# Data:
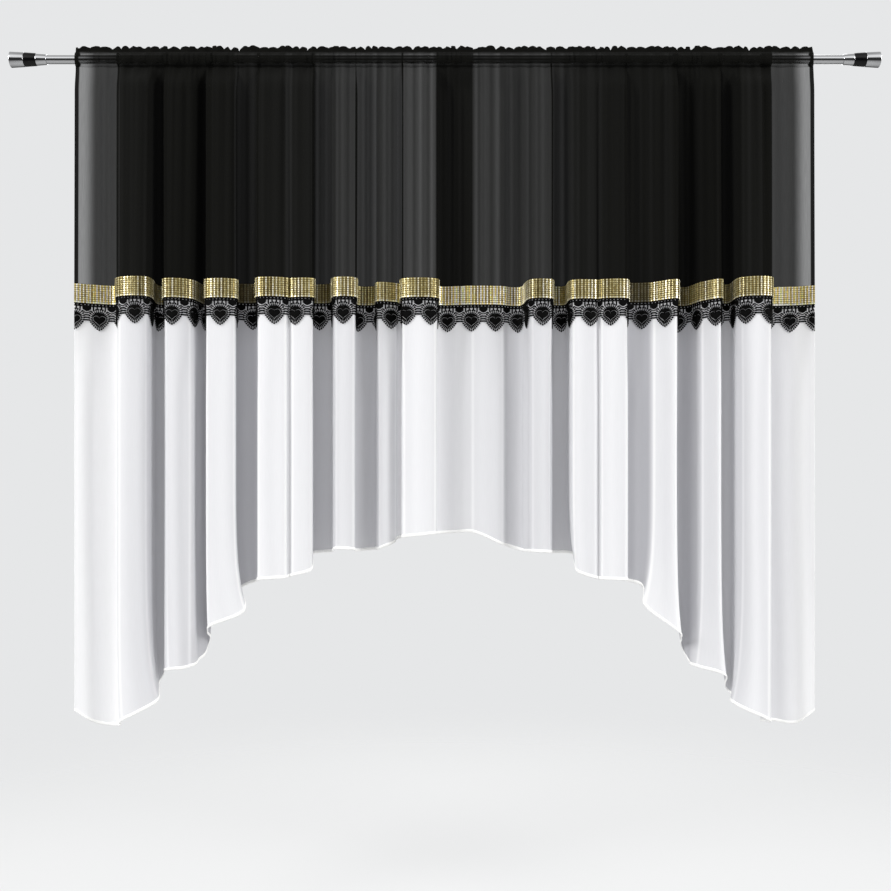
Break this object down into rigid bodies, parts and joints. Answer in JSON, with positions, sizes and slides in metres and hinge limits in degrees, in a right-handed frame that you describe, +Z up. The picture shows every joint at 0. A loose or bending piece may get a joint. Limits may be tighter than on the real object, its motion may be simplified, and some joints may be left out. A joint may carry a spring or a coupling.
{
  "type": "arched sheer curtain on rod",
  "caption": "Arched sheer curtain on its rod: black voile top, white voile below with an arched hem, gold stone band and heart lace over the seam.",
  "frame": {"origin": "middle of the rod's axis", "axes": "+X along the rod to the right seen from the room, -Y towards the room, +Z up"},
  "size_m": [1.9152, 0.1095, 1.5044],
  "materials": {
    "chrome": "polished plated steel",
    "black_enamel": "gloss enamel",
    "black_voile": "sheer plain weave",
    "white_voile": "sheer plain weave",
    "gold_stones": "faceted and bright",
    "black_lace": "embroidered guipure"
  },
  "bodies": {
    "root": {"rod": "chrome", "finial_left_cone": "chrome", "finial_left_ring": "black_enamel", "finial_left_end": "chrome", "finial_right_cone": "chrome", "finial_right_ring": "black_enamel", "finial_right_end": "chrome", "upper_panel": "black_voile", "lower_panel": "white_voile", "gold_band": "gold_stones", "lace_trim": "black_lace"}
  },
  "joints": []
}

* * *

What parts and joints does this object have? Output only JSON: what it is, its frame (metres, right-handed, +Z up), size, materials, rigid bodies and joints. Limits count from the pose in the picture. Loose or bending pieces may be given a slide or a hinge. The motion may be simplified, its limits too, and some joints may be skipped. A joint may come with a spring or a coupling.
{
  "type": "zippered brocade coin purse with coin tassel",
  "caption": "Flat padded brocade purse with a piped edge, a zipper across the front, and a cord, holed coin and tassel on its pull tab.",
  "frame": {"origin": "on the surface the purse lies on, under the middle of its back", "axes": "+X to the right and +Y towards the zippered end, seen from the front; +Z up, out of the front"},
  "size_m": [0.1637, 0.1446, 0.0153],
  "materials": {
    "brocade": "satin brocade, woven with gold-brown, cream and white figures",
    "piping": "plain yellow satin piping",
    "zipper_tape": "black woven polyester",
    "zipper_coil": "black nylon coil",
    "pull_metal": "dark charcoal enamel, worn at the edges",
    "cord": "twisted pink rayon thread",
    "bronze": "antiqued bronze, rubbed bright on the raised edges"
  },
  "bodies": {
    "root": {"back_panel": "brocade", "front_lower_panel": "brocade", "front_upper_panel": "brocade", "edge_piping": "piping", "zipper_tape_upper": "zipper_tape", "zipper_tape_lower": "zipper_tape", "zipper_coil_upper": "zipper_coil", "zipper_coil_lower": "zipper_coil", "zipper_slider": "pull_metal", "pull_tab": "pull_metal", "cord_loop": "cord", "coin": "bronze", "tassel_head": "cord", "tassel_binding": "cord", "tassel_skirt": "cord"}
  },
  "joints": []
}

# Given exercise:
Identify the lines in the entries above that contain "frame", then copy them out.

# Result of the task:
Break this object down into rigid bodies, parts and joints. Answer in JSON, with positions, sizes and slides in metres and hinge limits in degrees, in a right-handed frame that you describe, +Z up. The picture shows every joint at 0. A loose or bending piece may get a joint. Limits may be tighter than on the real object, its motion may be simplified, and some joints may be left out. A joint may carry a spring or a coupling.
  "frame": {"origin": "middle of the rod's axis", "axes": "+X along the rod to the right seen from the room, -Y towards the room, +Z up"},
What parts and joints does this object have? Output only JSON: what it is, its frame (metres, right-handed, +Z up), size, materials, rigid bodies and joints. Limits count from the pose in the picture. Loose or bending pieces may be given a slide or a hinge. The motion may be simplified, its limits too, and some joints may be skipped. A joint may come with a spring or a coupling.
  "frame": {"origin": "on the surface the purse lies on, under the middle of its back", "axes": "+X to the right and +Y towards the zippered end, seen from the front; +Z up, out of the front"},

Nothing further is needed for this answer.